Five most common EPS failures
1. Ford Focus MKIII, C-MAX MKII, Kuga MKI, Transit Connect (2011-2017)
The basic hardware used is the same throughout the Ford family of electric steering racks, with different software providing each vehicle’s characteristics. In this design, a motor is attached directly to the rack that drives a linear recirculating ball wormdrive via an internal belt. Unfortunately, the control unit that is built into the motor assembly on the nearside of the steering rack suffers from both hardware and software failures. The control unit stops communicating with the car’s body control module – look for the common fault code of ‘U3000 -49/53’. It is thought that software updates alone give only a short-term fix.
2. Vauxhall Meriva Mk1
Bizarrely, the original Meriva used a column-mounted EPS that was not shared with other Vauxhall models. Should the PAS fail completely (and/or the EPS warning lamp illuminates), the assistance level will vary, depending on direction, or if the steering groans/vibrates. The steering torque sensor is the most common cause. Look for code ‘C1500’. While the sensor can be renewed separately, the control unit will require calibrating. Alternatively, intermittent failure that is accompanied by code ‘C1002’ indicates complete motor control unit failure, requiring a replacement column.
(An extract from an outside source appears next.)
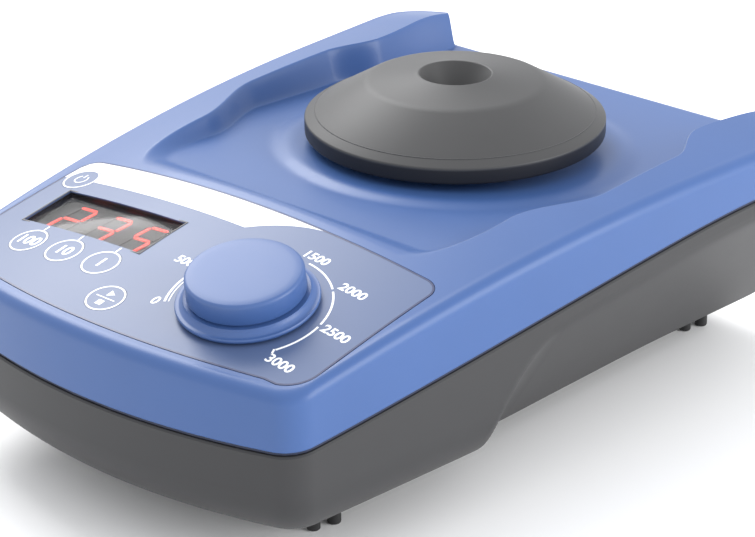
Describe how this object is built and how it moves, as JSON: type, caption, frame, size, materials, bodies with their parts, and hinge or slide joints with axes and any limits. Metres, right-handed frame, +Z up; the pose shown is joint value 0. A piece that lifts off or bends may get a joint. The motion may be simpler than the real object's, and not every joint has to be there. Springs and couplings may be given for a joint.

3. Fiat Panda (2004-2014), 500 and Grande Punto (to 2014)
EPS issues continued with Fiat cars long after the Punto ended production. The Panda and 500 models suffer also from high failure rates of their columns, although the Panda column is unique. Like the Vauxhall Meriva, the steering torque sensor is the main cause of failure (generating code ‘C1002’) and the symptoms are the same as those described earlier. You can replace the Panda’s sensor separately. However, the code ‘C1001’ indicates motor control unit failure and replacing the column will be required. Like that of our Punto demonstration, a correctlyremanufactured column should not require any further programming. Unlike those of the Panda and Punto, the Grande Punto’s Delphi EPS column is of a different design, where the column, motor and ECU are integral. Should there be any issues, the entire column will have to be replaced. While not interchangeable, the same problem strikes the columns fitted to the basic 500 model.
4. Volkswagen Golf MKV and MKVI, Audi A3 (to 2013)
Three different types of EPS racks were fitted to these vehicless. The first types lasted until 2005, Zf-manufactured racks were fitted from 2005-2009 and the last generation ran from 2009-2013. In general, the newer ones are the most reliable. Failures arise due to water ingress into the rack from poorly-fitted, or split gaiters. Failure of the top pinion seal can allow water and dirt to seep into the rack’s mechanism. Torque sensor failure within the rack is a known issue, as are malfunctions of the motor/control unit.
5. Vauxhall Corsa D
Look for intermittent faults and not just total failure. Codes ‘C0460 (steering angle sensor)’ or ‘C0545 (steering torque sensor)’ mean that the column will need replacing. Motor problems start intermittently, but end up being permanent. The integral control circuit board inside the motor is known to burn out. Failure of the chips within the EPS ECU can leave false diagnostic codes, leading you to suspect the motor when the ECU is to blame. A new, or remanufactured, ECU must be matched and calibrated diagnostically with the torque sensor. The steering angle sensor is also a known weakness, resulting in the steering becoming lighter in one direction than the other. It can also cause the ECU to shut down. As these columns seem to be intrinsically fragile and difficult to calibrate, it is recommended that the complete column is changed, even though certain individual components can be replaced.